▸ **Exercise task**: Show all lines that include the string "FreeCAD"; copy each one.

§ §

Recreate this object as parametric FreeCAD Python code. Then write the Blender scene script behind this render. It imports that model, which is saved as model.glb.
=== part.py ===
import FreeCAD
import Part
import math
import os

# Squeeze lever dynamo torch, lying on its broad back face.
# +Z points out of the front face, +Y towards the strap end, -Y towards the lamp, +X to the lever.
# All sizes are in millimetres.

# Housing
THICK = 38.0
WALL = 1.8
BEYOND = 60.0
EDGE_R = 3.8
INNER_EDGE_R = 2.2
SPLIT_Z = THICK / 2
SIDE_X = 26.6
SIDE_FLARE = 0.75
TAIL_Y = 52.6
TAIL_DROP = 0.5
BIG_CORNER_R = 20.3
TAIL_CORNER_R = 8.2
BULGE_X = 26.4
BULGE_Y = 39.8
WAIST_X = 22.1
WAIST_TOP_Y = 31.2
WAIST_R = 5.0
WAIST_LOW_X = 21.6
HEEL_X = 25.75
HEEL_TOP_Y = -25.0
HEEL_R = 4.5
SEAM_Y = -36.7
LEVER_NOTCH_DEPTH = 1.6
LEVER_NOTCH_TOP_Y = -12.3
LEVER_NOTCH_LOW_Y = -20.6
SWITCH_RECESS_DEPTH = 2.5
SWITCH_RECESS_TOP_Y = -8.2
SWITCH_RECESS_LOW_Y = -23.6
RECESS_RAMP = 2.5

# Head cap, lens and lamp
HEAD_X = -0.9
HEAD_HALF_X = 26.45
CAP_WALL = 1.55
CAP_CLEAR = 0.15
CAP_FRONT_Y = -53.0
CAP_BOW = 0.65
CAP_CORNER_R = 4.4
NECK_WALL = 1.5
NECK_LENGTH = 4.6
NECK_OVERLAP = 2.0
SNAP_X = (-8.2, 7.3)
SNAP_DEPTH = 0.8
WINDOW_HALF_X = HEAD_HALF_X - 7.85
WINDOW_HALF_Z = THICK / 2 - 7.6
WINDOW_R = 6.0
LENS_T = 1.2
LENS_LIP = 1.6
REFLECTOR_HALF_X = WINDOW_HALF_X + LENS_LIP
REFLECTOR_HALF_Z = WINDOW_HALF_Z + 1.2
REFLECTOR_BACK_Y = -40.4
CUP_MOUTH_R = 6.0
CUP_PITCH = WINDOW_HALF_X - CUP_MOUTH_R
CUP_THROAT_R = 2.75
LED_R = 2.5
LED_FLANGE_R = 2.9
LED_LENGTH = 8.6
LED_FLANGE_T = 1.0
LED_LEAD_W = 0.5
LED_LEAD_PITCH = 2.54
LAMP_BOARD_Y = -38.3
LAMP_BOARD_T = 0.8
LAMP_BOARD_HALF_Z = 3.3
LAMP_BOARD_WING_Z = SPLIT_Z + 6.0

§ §

▸ **Task answer**:
Recreate this object as parametric FreeCAD Python code. Then write the Blender scene script behind this render. It imports that model, which is saved as model.glb.
import FreeCAD